- _GOAL_: Gather all lines with the word "that" in them.

- _DATA SHOWN_:

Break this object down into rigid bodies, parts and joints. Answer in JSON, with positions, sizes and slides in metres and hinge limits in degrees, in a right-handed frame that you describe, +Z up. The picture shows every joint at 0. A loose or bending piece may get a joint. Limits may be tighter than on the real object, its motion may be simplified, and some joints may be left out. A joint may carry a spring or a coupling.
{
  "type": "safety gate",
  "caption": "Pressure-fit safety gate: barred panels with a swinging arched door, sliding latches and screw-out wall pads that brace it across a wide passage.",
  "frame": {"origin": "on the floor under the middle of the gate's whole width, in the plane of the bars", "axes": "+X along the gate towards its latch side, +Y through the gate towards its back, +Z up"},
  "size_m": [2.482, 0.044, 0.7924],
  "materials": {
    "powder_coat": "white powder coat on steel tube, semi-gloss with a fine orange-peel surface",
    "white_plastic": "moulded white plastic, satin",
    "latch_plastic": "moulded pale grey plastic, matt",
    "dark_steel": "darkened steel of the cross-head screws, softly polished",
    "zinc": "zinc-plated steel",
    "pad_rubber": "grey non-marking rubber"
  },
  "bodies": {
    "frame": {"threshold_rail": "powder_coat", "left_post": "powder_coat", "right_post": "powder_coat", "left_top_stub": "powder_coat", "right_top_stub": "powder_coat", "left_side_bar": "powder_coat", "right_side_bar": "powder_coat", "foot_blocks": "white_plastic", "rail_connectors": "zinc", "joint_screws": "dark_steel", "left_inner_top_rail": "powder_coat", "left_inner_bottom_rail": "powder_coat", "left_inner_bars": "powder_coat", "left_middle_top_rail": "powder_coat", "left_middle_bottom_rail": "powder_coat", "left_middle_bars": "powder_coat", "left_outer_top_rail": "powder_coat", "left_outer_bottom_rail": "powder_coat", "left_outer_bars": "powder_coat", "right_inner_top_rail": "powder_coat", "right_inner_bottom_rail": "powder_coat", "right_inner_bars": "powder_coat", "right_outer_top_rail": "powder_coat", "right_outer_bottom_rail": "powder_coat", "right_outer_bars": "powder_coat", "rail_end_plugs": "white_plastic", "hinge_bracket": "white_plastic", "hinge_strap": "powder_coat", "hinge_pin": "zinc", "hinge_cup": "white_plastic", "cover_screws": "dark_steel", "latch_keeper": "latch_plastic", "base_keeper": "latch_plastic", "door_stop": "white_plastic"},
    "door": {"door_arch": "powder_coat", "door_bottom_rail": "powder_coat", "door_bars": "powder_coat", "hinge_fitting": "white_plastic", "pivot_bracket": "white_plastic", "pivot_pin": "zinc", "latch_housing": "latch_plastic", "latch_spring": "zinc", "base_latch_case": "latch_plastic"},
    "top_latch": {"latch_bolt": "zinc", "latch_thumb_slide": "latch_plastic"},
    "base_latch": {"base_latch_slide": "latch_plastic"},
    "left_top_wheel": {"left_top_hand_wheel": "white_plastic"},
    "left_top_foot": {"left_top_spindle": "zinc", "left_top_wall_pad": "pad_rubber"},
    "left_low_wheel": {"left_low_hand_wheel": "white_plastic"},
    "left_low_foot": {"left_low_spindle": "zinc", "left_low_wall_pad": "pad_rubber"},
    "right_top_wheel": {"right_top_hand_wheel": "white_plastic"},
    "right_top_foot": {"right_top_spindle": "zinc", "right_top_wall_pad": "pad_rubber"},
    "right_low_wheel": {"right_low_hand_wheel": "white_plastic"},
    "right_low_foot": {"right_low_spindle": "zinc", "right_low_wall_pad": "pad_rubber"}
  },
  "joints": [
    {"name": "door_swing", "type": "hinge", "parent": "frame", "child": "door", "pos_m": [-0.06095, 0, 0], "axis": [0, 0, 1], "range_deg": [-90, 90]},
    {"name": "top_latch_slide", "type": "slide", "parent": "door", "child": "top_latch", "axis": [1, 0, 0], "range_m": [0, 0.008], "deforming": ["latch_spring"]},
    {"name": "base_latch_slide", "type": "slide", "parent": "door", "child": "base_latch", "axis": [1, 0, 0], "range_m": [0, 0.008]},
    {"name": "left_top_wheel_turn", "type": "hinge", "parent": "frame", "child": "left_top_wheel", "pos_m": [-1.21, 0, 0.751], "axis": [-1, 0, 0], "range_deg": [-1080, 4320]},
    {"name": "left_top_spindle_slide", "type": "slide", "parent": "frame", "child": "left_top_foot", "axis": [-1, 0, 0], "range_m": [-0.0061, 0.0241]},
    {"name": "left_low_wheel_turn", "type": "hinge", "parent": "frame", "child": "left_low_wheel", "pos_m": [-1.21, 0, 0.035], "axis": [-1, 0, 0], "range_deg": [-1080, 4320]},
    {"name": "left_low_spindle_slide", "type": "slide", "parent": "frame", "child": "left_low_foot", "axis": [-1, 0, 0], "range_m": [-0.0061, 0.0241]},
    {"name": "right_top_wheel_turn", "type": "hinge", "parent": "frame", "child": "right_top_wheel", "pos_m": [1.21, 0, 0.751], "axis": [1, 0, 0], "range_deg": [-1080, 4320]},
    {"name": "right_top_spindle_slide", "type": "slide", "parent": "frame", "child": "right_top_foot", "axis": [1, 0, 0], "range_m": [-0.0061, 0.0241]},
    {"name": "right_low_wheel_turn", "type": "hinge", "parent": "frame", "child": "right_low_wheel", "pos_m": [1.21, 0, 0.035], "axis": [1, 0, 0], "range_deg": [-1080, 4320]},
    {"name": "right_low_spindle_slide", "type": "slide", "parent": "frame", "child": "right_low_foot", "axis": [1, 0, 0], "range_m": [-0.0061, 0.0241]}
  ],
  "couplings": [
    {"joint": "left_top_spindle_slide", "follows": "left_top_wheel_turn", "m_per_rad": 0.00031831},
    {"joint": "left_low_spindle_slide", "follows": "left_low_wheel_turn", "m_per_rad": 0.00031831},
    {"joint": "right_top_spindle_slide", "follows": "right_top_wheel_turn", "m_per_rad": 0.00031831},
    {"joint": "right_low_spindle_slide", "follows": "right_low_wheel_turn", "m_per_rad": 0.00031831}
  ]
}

- _COMPLETE OUTPUT_:
Break this object down into rigid bodies, parts and joints. Answer in JSON, with positions, sizes and slides in metres and hinge limits in degrees, in a right-handed frame that you describe, +Z up. The picture shows every joint at 0. A loose or bending piece may get a joint. Limits may be tighter than on the real object, its motion may be simplified, and some joints may be left out. A joint may carry a spring or a coupling.
  "caption": "Pressure-fit safety gate: barred panels with a swinging arched door, sliding latches and screw-out wall pads that brace it across a wide passage.",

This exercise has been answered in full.